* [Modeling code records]
= = = =
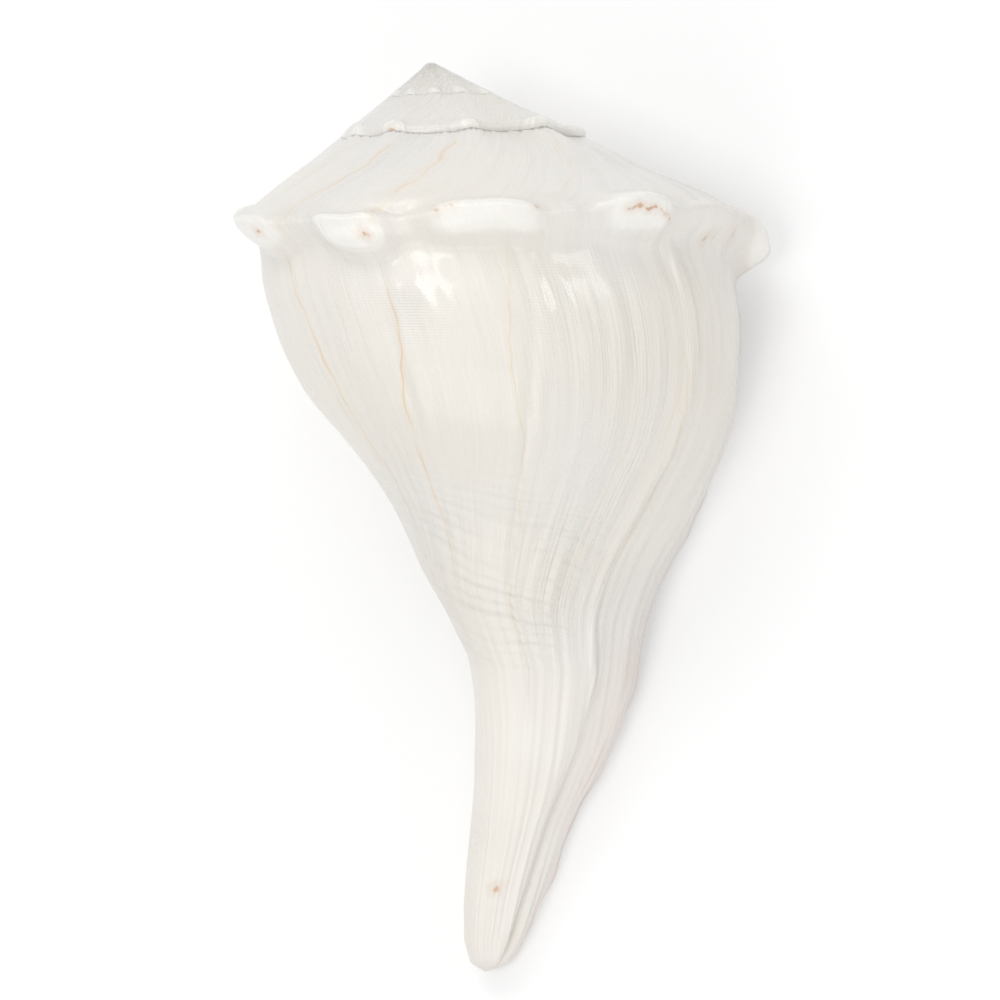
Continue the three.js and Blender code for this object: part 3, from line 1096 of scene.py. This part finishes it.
    def _seams(self, graph: ShaderGraph, see: Signals) -> Socket:
        """Draws the seams, which waver a little.

        Args:
            graph: the material's nodes.
            see: what the surface is like at each point.

        Returns:
            How stained each point is.
        """
        wobble = (see.drift - 0.5) * 5.0 + (see.along * 0.63).sine() * 0.5
        away = (graph.attribute(Zone.SEAM_AWAY) + wobble).absolute()
        mark = (away.rise(1.0, 0.0) + away.rise(4.0, 0.0) * 0.22) * graph.attribute(Zone.SEAM_STAIN)
        return (mark * see.drift.rise(0.30, 0.62) * 1.2).clamp()

    def _spots(self, graph: ShaderGraph, see: Signals) -> Socket:
        """Draws the pits, with the stain around each.

        Args:
            graph: the material's nodes.
            see: what the surface is like at each point.

        Returns:
            How stained each point is.
        """
        across = graph.attribute(Zone.PIT_ACROSS)
        up = graph.attribute(Zone.PIT_UP)
        away = (across * across + up * up) ** 0.5 + (see.grain - 0.5) * 2.2
        mark = away.rise(1.0, 0.2) + away.rise(3.4, 0.6) * 0.35
        return (mark * graph.attribute(Zone.PIT_STAIN)).clamp()

    def _gloss(self, see: Signals) -> Socket:
        """Finds where the surface is still glossy: patches on the back and the canal.

        Args:
            see: what the surface is like at each point.

        Returns:
            1 where it is glossy.
        """
        left = see.angle.bell(-106.0, 13.0) * see.along.bell(64.0, 15.0)
        right = see.angle.bell(-73.0, 17.0) * see.along.bell(63.0, 17.0)
        canal = see.along.rise(140.0, 160.0) * see.along.rise(196.0, 180.0)
        canal = canal * see.angle.rise(-150.0, -110.0) * see.angle.rise(-10.0, -50.0)
        canal = canal * see.drift.rise(0.45, 0.65)
        return (left + right + canal * 0.5).clamp() * see.drift.rise(0.25, 0.55)

    def _threads(self, see: Signals) -> Socket:
        """Makes the fine spiral threads, which are worn away in places.

        Args:
            see: what the surface is like at each point.

        Returns:
            Height of the threads, between 0 and about 1.
        """
        wave = ((see.along + (see.drift - 0.5) * 0.9) * (TURN / self.thread_spacing)).sine()
        front = 0.30 + see.angle.bell(-92.0, 62.0) * 0.70
        patch = see.soft.rise(0.25, 0.6) * see.along.rise(48.0, 54.0)
        patch = patch * see.along.rise(150.0, 80.0) + 0.10
        return (wave + 1.0) * patch * front * 0.5


@dataclass
class WhelkShell:
    """The whole shell as one closed skin.

    Args:
        form: plain coiled surface.
        rest: how the shell lies.
        finish: material.
        columns_per_turn: grid columns in one turn.
        ramp_rows: grid rows on the ramp.
        body_rows: grid rows from the shoulder to the canal's tip.
        hollow_columns: grid columns inside.
        apex_dome: height of the first whorl's dome, in mm.
    """

    form: GrowthForm
    rest: RestPose
    finish: ShellFinish
    columns_per_turn: int = 260
    ramp_rows: int = 30
    body_rows: int = 140
    hollow_columns: int = 60
    apex_dome: float = 0.9

    def __post_init__(self) -> None:
        """Sets up the relief, the hollow and the table of lengths along the lip."""
        self.relief = Relief(self.form)
        self.hollow = Hollow(self.form, self.relief)
        self.arc_steps, self.arc_lengths = self.form.arc()

    def _ramp_steps(self) -> np.ndarray:
        """Profile steps over the ramp, closer together at the suture and the shoulder."""
        share = np.linspace(0, 1, self.ramp_rows + 1)
        return self.form.suture_step * (0.45 * share + 0.55 * (1 - np.cos(math.pi * share)) / 2)

    def _body_steps(self) -> np.ndarray:
        """Profile steps from the shoulder to the tip, closer together at the shoulder."""
        share = np.linspace(0, 1, self.body_rows + 1)
        span = self.form.tip_step - self.form.suture_step
        return self.form.suture_step + span * (0.8 * share + 0.2 * share**2)

    def _zones(
        self, angle: np.ndarray, step: np.ndarray, inside: np.ndarray
    ) -> dict[Zone, np.ndarray]:
        """Works out the surface attributes of a grid.

        Args:
            angle: growth angles in radians.
            step: places along the profile.
            inside: 1 where the grid is inside.

        Returns:
            Values of each attribute at each corner.
        """
        share, knob = self.relief.keel(angle, step)
        growth = np.degrees(self.form.age(angle, step))
        along = np.interp(step, self.arc_steps, self.arc_lengths)
        seam_away, seam_stain = self.finish.seam_field(growth, along)
        pit_across, pit_up, pit_stain = self.finish.pit_field(growth, along)
        return {
            Zone.INSIDE: inside,
            Zone.KNOB: share * knob,
            Zone.TIP: smooth_step(24.6, 25.6, step) * (1 - inside),
            Zone.GROWTH: growth,
            Zone.ALONG: along,
            Zone.SEAM_AWAY: seam_away,
            Zone.SEAM_STAIN: seam_stain,
            Zone.PIT_ACROSS: pit_across,
            Zone.PIT_UP: pit_up,
            Zone.PIT_STAIN: pit_stain,
        }

    def _spiral(self) -> SheetMesh:
        """Makes the ramps of every whorl in one long strip.

        Returns:
            The strip.
        """
        count = self.columns_per_turn * self.form.whorls
        angle, step = np.meshgrid(
            np.linspace(-self.form.whorls * TURN, 0, count + 1), self._ramp_steps()
        )
        points = self.relief.outer(angle, step)
        first = (angle < self.form.first_turn_end)[..., None]
        share = (step / self.form.suture_step)[..., None]
        # The first whorl is a low dome that fans out from the start of the spiral.
        swing = np.sin(angle / 2)[..., None] ** 2
        dome = self.apex_dome * 4 * share * (1 - share) * swing * np.array([0.0, 1.0, 0.0])
        start, bottom = points[-1, 0], points[-1][None]
        points = np.where(first, start + (bottom - start) * share + dome, points)
        return SheetMesh("ramps", points, self._zones(angle, step, np.zeros_like(angle)))

    def _body(self) -> SheetMesh:
        """Makes the outside of the last whorl below its shoulder.

        Returns:
            The sheet.
        """
        angle, step = np.meshgrid(
            np.linspace(-TURN, 0, self.columns_per_turn + 1), self._body_steps()
        )
        points = self.relief.outer(angle, step)
        points[-1] = self.form.smooth(np.array(0.0), np.array(self.form.tip_step))
        glaze = smooth_step(-322, -358, np.degrees(angle)) * smooth_step(6.5, 8.0, step)
        return SheetMesh("body", points, self._zones(angle, step, glaze))

    def _inside(self) -> SheetMesh:
        """Makes the hollow: down the wall's inner face and back up the pillar.

        Returns:
            A tube that is open at the lip and closed at its far end.
        """
        angles = np.linspace(0, -self.hollow.reach, self.hollow_columns + 1)
        steps = np.concatenate([self._ramp_steps(), self._body_steps()[1:]])
        roof_end = self.hollow.step_at(self.hollow.inner, angles, self.hollow.floor(angles))
        start = self.hollow.step_at(
            self.relief.outer, angles - TURN, self.hollow.floor(angles) - 0.5
        )
        roof_end[0] = self.form.tip_step
        start[0] = self.form.tip_step
        top = self.form.suture_step + 2.3 * smooth_step(0, math.radians(25), -angles)
        roof_angle, roof_share = np.meshgrid(angles, steps / self.form.tip_step)
        roof_step = roof_share * roof_end
        body = (self._body_steps() - self.form.suture_step)[::-1]
        floor_angle, floor_share = np.meshgrid(
            angles - TURN, body / (self.form.tip_step - self.form.suture_step)
        )
        floor_step = top + floor_share * (start - top)
        roof = self.hollow.inner(roof_angle, roof_step)
        floor = self.relief.outer(floor_angle, floor_step)
        tip = self.form.smooth(np.array(0.0), np.array(self.form.tip_step))
        roof[0, 0] = floor[-1, 0]
        roof[-1, 0] = tip
        floor[0, 0] = tip
        points = np.concatenate([roof, floor, roof[:1]])
        angle = np.concatenate([roof_angle, floor_angle, roof_angle[:1]])
        step = np.concatenate([roof_step, floor_step, roof_step[:1]])
        # The hollow ends in a cap that closes on one point.
        middle = np.broadcast_to(points[:-1, -1:].mean(axis=0), points[:, :1].shape)
        points = np.concatenate([points, middle], axis=1)
        angle = np.concatenate([angle, angle[:, -1:]], axis=1)
        step = np.concatenate([step, step[:, -1:]], axis=1)
        sheet = SheetMesh("hollow", points, self._zones(angle, step, np.ones_like(angle)))
        return sheet

    def _rim(self, inside: SheetMesh) -> SheetMesh:
        """Makes the rounded edge of the outer lip.

        Args:
            inside: sheet of the hollow, whose first column is the edge's inner side.

        Returns:
            The edge.
        """
        steps = np.concatenate([self._ramp_steps(), self._body_steps()[1:]])
        outer = self.relief.outer(np.zeros_like(steps), steps)
        outer[-1] = self.form.smooth(np.array(0.0), np.array(self.form.tip_step))
        inner = inside.points[: len(steps), 0]
        ahead = self.form.smooth(np.full_like(steps, 0.01), steps) - self.form.smooth(
            np.full_like(steps, -0.01), steps
        )
        ahead = ahead / np.maximum(np.linalg.norm(ahead, axis=-1, keepdims=True), 1e-9)
        width = np.linalg.norm(outer - inner, axis=-1, keepdims=True)
        rows = []
        for share in (0.0, 0.18, 0.5, 0.82, 1.0):
            bulge = math.sin(math.pi * share) * 0.32
            rows.append(outer + (inner - outer) * share + ahead * width * bulge)
        points = np.stack(rows, axis=1)
        angle = np.zeros(points.shape[:2])
        step = np.repeat(steps[:, None], len(rows), axis=1)
        half = np.repeat(np.array([[0.0, 0.1, 0.4, 0.8, 1.0]]), len(steps), axis=0)
        return SheetMesh("rim", points, self._zones(angle, step, half))

    def build(self) -> bpy.types.Object:
        """Builds the shell and gives it its finish.

        Returns:
            The finished shell.
        """
        inside = self._inside()
        sheets = [self._spiral(), self._body(), inside, self._rim(inside)]
        self._settle(sheets)
        made = [sheet.build() for sheet in sheets]
        bpy.ops.object.select_all(action="DESELECT")
        for piece in made:
            piece.select_set(True)
        bpy.context.view_layer.objects.active = made[1]
        bpy.ops.object.join()
        shell = bpy.context.object
        shell.name = "whelk_shell_surface"
        bpy.ops.object.mode_set(mode="EDIT")
        bpy.ops.mesh.select_all(action="SELECT")
        bpy.ops.mesh.remove_doubles(threshold=0.0000002)
        bpy.ops.mesh.dissolve_degenerate(threshold=0.000001)
        bpy.ops.mesh.select_all(action="DESELECT")
        bpy.ops.mesh.select_non_manifold(extend=False)
        LOG.info("shell: %d corners on open edges", shell.data.count_selected_items()[0])
        bpy.ops.mesh.select_all(action="SELECT")
        bpy.ops.mesh.normals_make_consistent(inside=False)
        bpy.ops.object.mode_set(mode="OBJECT")
        bpy.ops.object.shade_smooth()
        shell.data.materials.clear()
        shell.data.materials.append(self.finish.build())
        return shell

    def _settle(self, sheets: list[SheetMesh]) -> None:
        """Turns the sheets to the resting pose and centres them on the CAD solid.

        Args:
            sheets: every sheet of the shell, in the growth axes.
        """
        turn = np.array(self.rest.matrix)
        for sheet in sheets:
            sheet.points = sheet.points @ turn.T
        every = np.concatenate([sheet.points.reshape(-1, 3) for sheet in sheets])
        low, high = every.min(axis=0), every.max(axis=0)
        box_low, box_high = (np.array(corner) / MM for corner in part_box(Node.SHELL.value))
        move = (box_low + box_high) / 2 - (low + high) / 2
        move[2] = box_low[2] - low[2]
        self.move = Vector(move)
        for sheet in sheets:
            sheet.points = sheet.points + move

    def place(self, growth_point: Vector) -> Vector:
        """Returns where a point of the growth axes, in mm, lies in the scene, in metres."""
        return (self.rest.matrix @ growth_point + self.move) * MM


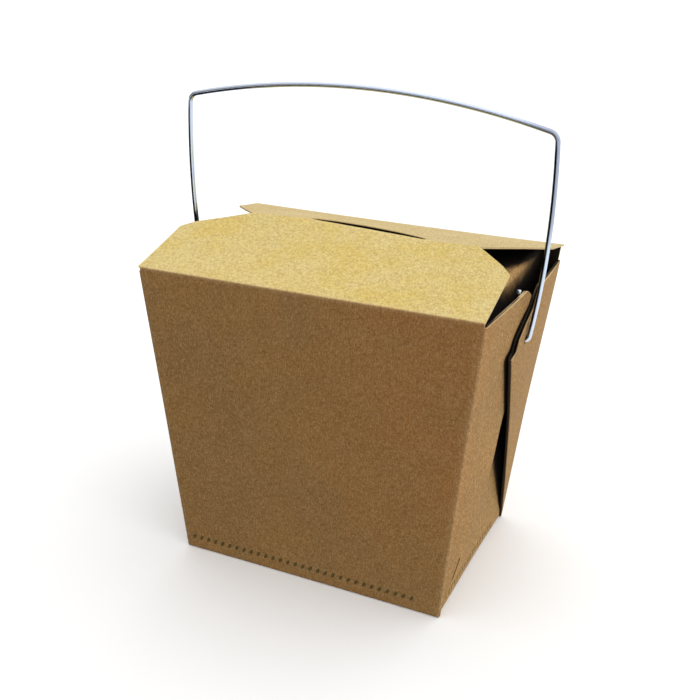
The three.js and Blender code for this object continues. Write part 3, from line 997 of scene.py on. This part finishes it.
def sphere_ways(count):
    """Ways spread evenly over a sphere."""
    turn = math.pi * (3 - math.sqrt(5))
    ways = []
    for i in range(count):
        z = 1 - (2 * i + 1) / count
        flat = math.sqrt(1 - z * z)
        ways.append(Vector((flat * math.cos(i * turn), flat * math.sin(i * turn), z)))
    return ways


def paint_hollow_shade(boards):
    """Stores at each point how much of what it faces is board close by, as painted shade that darkens
    hollows.
    """
    points, faces = [], []
    for board in boards:
        first = len(points)
        points += [vertex.co.copy() for vertex in board.data.vertices]
        faces += [[first + i for i in polygon.vertices] for polygon in board.data.polygons]
    tree = BVHTree.FromPolygons(points, faces)
    ways = sphere_ways(HOLLOW_WAYS)
    for board in boards:
        values = []
        buried = board.data.attributes["buried"].data
        for vertex in board.data.vertices:
            start = vertex.co + vertex.normal * HOLLOW_START * MM
            faced = [(way, way.dot(vertex.normal)) for way in ways]
            faced = [(way, weight) for way, weight in faced if weight > HOLLOW_LEAST_FACING]
            met = sum(weight for way, weight in faced
                      if tree.ray_cast(start, way, HOLLOW_REACH * MM)[0] is not None)
            share = max(met / sum(weight for _, weight in faced), buried[vertex.index].value)
            low = 1 - smooth(vertex.co.z / MM, *OPEN_Z)
            front = 1 - smooth(vertex.co.y / MM, *OPEN_Y)
            values.append(share * (1 - OPEN_SHARE * low * front))
        board.data.attributes.new("painted_shade", "FLOAT", "POINT").data.foreach_set("value", values)


def carton():
    """The four boards of the folded blank, with the looks of their faces and cut edges."""
    cut = linear(CUT_TONE)
    # The inner faces get extra painted shade
    inside = kraft("kraft_inside", BACK_LID_TONES, extra_shade=INSIDE_PAINTED_SHADE)
    front_looks = [kraft("kraft_front", FRONT_LID_TONES),
                   kraft("kraft_front_edge", FRONT_LID_TONES, cut), inside]
    back_looks = [kraft("kraft_back", BACK_LID_TONES),
                  kraft("kraft_back_edge", BACK_LID_TONES, cut), inside]
    cutter = hole_cutter()
    boards = [front_board(front_looks, [cutter]), back_board(back_looks, [cutter]),
              side_board(-1, back_looks), side_board(1, back_looks)]
    bpy.data.objects.remove(cutter)
    # Bakes painted shade into the boards' hollows
    paint_hollow_shade(boards)
    for board in boards:
        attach(board, "carton")
        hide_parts("carton")


camera()
carton()
handle = wire_handle(steel())
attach(handle, "handle")
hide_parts("wire_handle")
studio()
= = = =
Give again, word for word, the lines of the listing, starting at its first line and ending with the line containing "waver a little.".

* [FINAL RESULT]
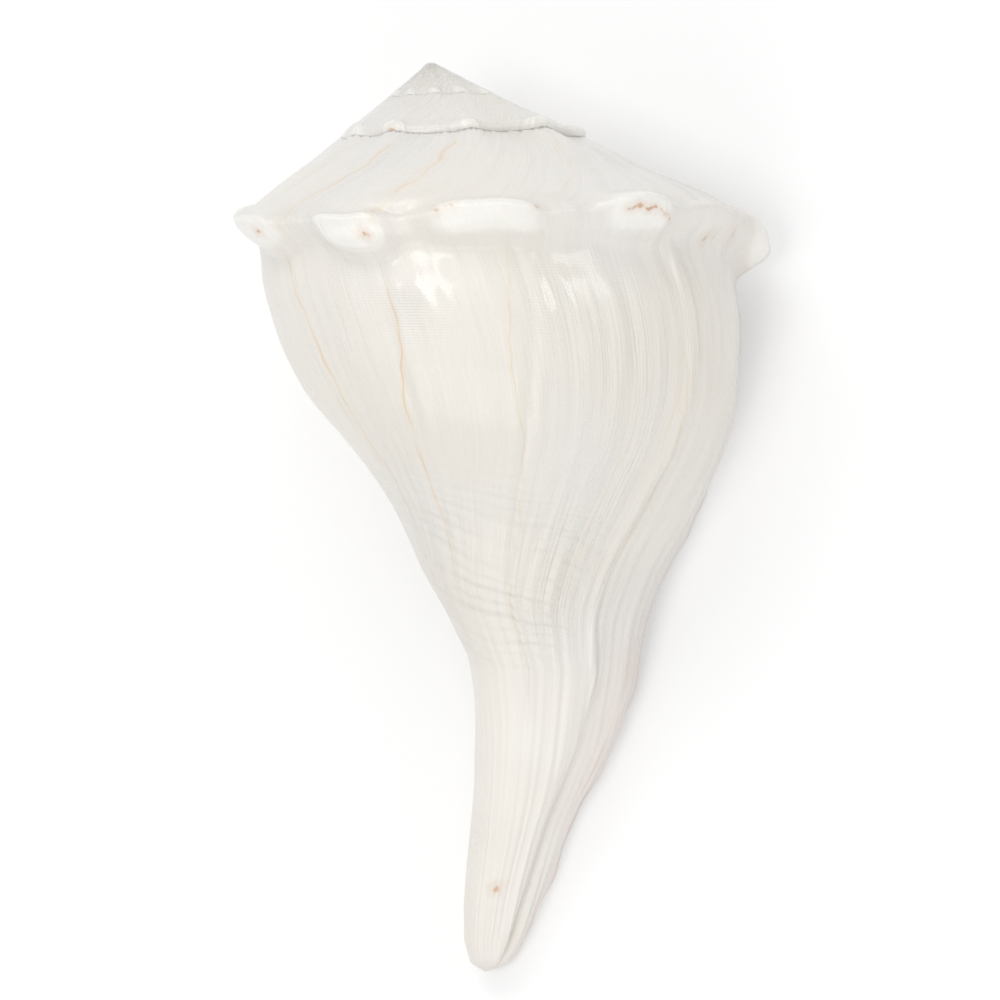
Continue the three.js and Blender code for this object: part 3, from line 1096 of scene.py. This part finishes it.
    def _seams(self, graph: ShaderGraph, see: Signals) -> Socket:
        """Draws the seams, which waver a little.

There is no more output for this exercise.